## Your instructions
Everything from the first line to the line containing "Run it with: blender" is to be repeated exactly; nothing past it.

** BEGIN **

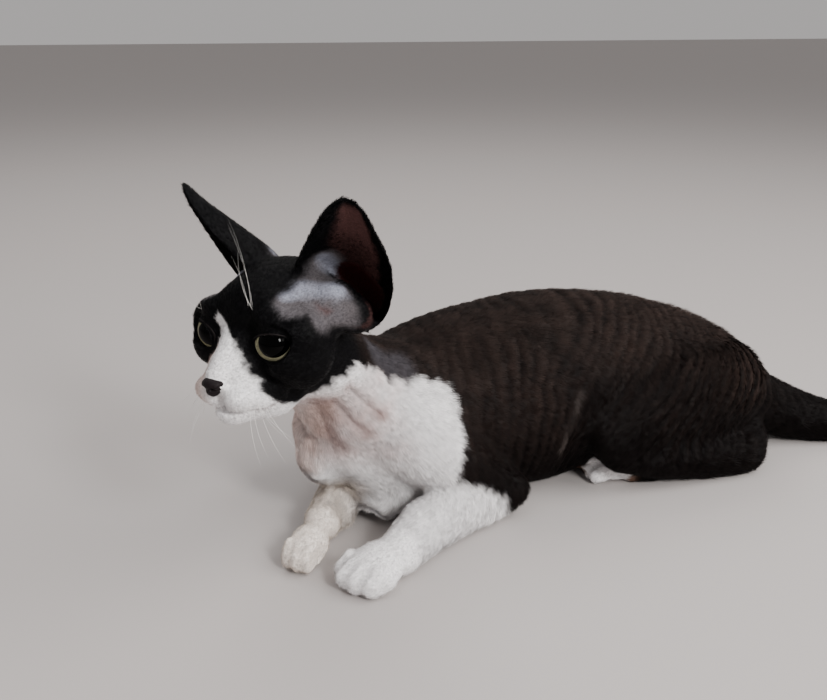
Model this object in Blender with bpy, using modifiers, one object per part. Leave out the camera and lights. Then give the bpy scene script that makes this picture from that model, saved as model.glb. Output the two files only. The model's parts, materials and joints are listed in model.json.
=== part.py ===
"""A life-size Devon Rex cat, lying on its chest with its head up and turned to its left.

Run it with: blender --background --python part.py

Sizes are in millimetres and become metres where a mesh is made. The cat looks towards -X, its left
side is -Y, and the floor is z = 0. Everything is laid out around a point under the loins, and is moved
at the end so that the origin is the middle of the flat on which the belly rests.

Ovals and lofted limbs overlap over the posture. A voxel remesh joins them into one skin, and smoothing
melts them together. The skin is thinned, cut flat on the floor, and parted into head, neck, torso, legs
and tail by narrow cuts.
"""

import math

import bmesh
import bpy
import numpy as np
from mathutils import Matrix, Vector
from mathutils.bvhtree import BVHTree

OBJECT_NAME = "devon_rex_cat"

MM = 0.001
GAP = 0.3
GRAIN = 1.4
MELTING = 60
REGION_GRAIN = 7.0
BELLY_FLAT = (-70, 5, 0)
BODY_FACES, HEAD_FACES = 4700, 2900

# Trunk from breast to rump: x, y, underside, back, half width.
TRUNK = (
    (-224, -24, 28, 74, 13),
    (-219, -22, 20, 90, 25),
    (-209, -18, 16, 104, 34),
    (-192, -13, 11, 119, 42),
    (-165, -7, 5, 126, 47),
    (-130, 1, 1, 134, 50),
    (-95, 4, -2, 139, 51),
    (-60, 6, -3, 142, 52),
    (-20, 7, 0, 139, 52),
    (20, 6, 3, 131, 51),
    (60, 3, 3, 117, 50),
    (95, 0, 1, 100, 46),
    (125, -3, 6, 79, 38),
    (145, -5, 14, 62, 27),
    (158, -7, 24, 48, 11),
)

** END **

## Answer below
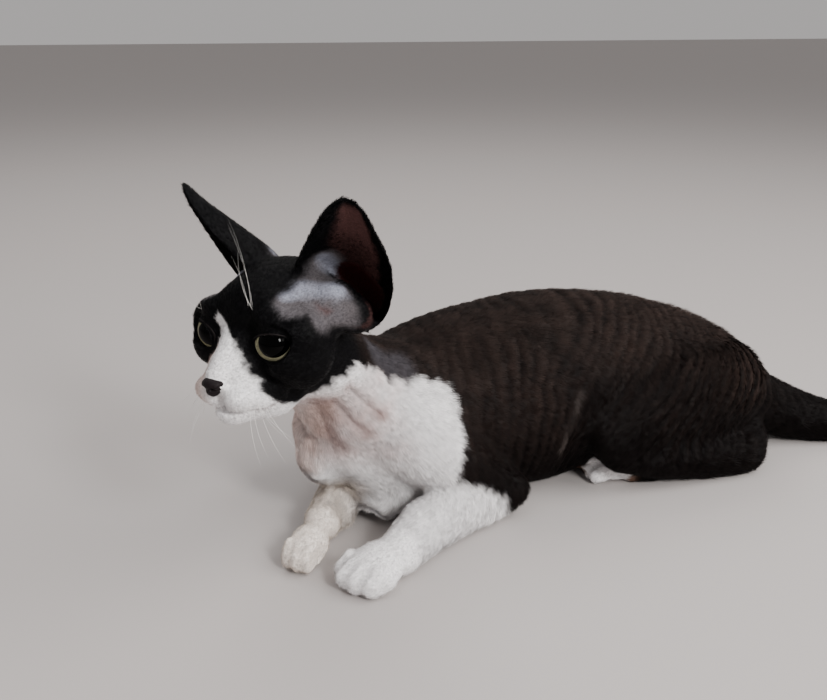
Model this object in Blender with bpy, using modifiers, one object per part. Leave out the camera and lights. Then give the bpy scene script that makes this picture from that model, saved as model.glb. Output the two files only. The model's parts, materials and joints are listed in model.json.
=== part.py ===
"""A life-size Devon Rex cat, lying on its chest with its head up and turned to its left.

Run it with: blender --background --python part.py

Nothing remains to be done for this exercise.